Historically, the timing of electricity generation capacity additions has never been particularly optimal. Long project development lead times combined with uncertain supply, fuel price and demand forecasts often give rise to over- and undercapacity periods. The consequences are often felt most strongly at the local level.

Regional markets for electricity are needed to facilitate the flow of power between areas that have either too much or not enough generating capacity. Regional markets also will provide some benefits in terms of load and resource diversity. Capacity markets, such as an “available capacity” or “installed capacity” market, may smooth out the power plant development cycle while some form of capacity payment should dampen the volatility of energy markets. Demand-side management can fill the gap when regions face unexpected surges in electricity demand and insufficient capacity. Developers will be able to mitigate their own risks by building diverse, national portfolios to act as a hedge against regional fluctuations in capacity markets. The challenge for the industry is to develop a political consensus on these issues that will lead to regulatory certainty and a favorable long-term investment climate.

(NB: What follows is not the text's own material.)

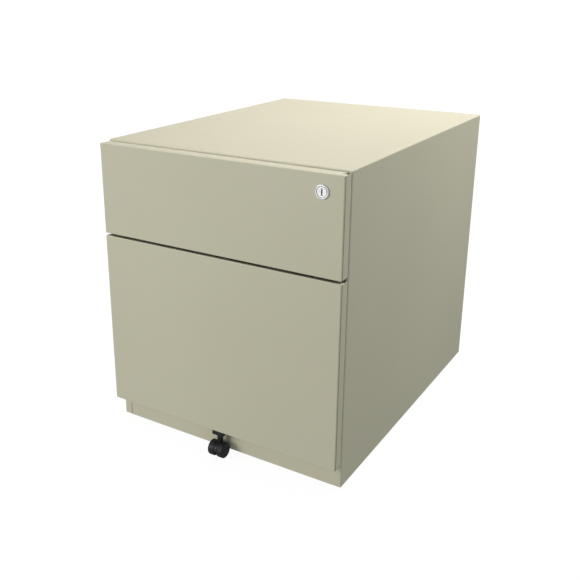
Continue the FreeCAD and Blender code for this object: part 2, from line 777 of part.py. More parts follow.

The financial community can also play a role in smoothing out the project development process by seeking out objective, independent assessments of market risks and mitigation strategies as part of the due diligence process.

Industry restructuring and the expansion of competitive markets has led to a race among merchant developers to translate competing development plans into operating projects, particularly in regions which are seen as having too little capacity or a suboptimal supply mix. Perhaps fortunately, the plans of merchant energy developers have been influenced by Wall Street’s expectations as to emerging supply and demand trends. Each developer individually may have an incentive to build as much as it can. The financial community has a broader perspective and acts as a useful brake.